TAX RESEARCH MEMORANDUM
Tax Research Memorandum
A corporation obtained life insurance over the life of a company officer. The corporation paid the premiums and designated the shareholders as beneficiaries of the policy. After the death of the officer, the insurance company awarded death benefits to the shareholders. However, upon company audit by the Internal Revenue Service, the agent contended that the amount received by shareholders should be included as taxable income since they do not have insurable interest in the officer, making the insurance policy a speculative contract.
Is the payment made to the shareholders excludable as a death benefit payment from a life insurance policy for tax purposes?
The benefit derivable by shareholders to establish the existence of insurable interest determine the exclusion of payments from tax so that payment under a valid life insurance policy makes the amount received tax exempt while payment received under a speculative contract is included under taxable gross income.
Arguments and Authorities
Insurable interest exist when loss of the life of the person covered by the insurance policy results to financial and other types of losses. Insurable interest is a basic requirement for every kind of insurance so that the person or entity purchasing a life insurance policy should hold an insurable interest over the subject of the policy. In life insurance, every person has an insurable interest over one’s life together with spouses and dependents. The insurable interest is required to exist during the time of purchase of the policy.

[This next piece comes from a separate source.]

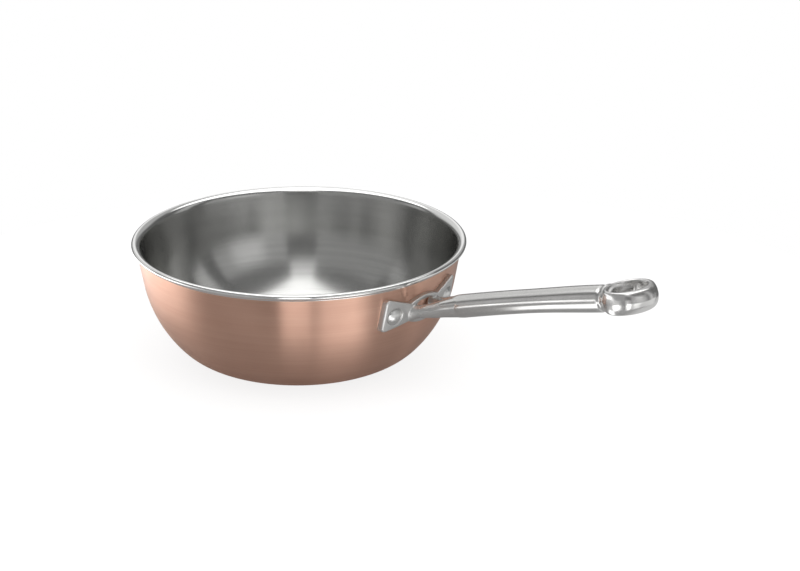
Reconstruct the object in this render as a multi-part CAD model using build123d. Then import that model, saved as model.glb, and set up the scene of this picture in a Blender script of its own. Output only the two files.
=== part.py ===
from build123d import *
import math
import os

# A clad copper saucier pan with a riveted fork handle. The origin is the centre of the flat underside,
# +Z is up and the handle points along +X. Lengths are in millimetres and angles in degrees.

# Bowl: the rim is the widest part, and the wall turns up through two arcs into a straight, steep cone.
rim_diameter = 206.0
pan_height = 75.1
corner_radius = 38.5
corner_turn = 46.5
side_radius = 76.0
wall_slope = 79.5
flare_radius = 4.15
skin_thickness = 0.5
core_thickness = 1.5

# Bracket plate: a bow tie that lies on the wall, with an arch over a window between its wings. Its
# heights are counted from the level of the rivets, which is set down from the rim.
bracket_drop = 20.7
plate_thickness = 3.5
plate_edge_rounding = 0.8
wing_reach = 32.0
wing_rise = 12.0
wing_drop = 10.2
wing_tip_inset = 0.9
wing_corner_radius = 2.4
neck_reach = 12.4
neck_rise = 5.2
neck_drop = 6.6
arch_rise = 8.0
hub_drop = 9.5
window_half_width = 7.4
window_rise = 5.2
window_drop = 4.2
window_corner_radius = 2.8

# Rivets: a pair beside the handle, each with a domed outer head in a shallow recess and a low inner head.
rivet_turn = 14.0
rivet_head_diameter = 9.4
rivet_head_height = 2.5
rivet_shank_diameter = 5.0
rivet_shank_clearance = 0.05
rivet_recess_diameter = 11.3
rivet_recess_depth = 0.6
inner_head_diameter = 10.0
inner_head_height = 1.1
inner_head_rounding = 0.5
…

In insurance regulation, federal law governs concerning matters related to the insurance industry peripherals such as labor, securities and tax through the Sherman Act, Clayton Act 15 U.S.C. § 12 and the Federal Trade Commission Act. State laws regulate the insurance business as provided by the McCarran-Ferguson Act 15 U.S.C § 1011. Thus insurable interest is defined by state laws with 47 states providing explicit requirements to establish insurable interest. In the state of New York § 3205(a)(1)(b) defines insurable interest
“in the case of other persons, a lawful and substantial economic interest in the continued life, health or bodily safety of the person insured, as distinguished from an interest which would arise only by, or would be enhanced in value by, the death, disablement or injury of the insured”.
Based on this definition, it is important to distinguish the benefit derivable by the policy beneficiaries, in that the interest in the continued life and health of the person should outweigh the benefits derived from the death of the person. In the given case, if the interest of the shareholders in the continued life of the company officer is greater than the benefits derivable from his death, the payment made to the shareholders upon the death of the company officer holds. Otherwise, the policy may be deemed as a speculative contract.
A secondary issue is whether companies can have an insurable interest in the lives of their employees for purposes of claiming tax exemptions. (2005) provides that the company have an insurable interest over its employees although the determination of the economic substance of a corporate-owned life insurance is a question of fact.
Title 26, Subtitle A, Chapter 1, Subchapter B, Part III § 101 of the Internal Revenue Code provides that life insurance proceeds received due to death are not included in gross income. In application, the validity of the payment received by the shareholders from a valid life insurance policy due to the existence of an insurable interest would make the payment exempt from tax while the lack of insurable interest making the policy a speculative contract would make the payment subject to tax.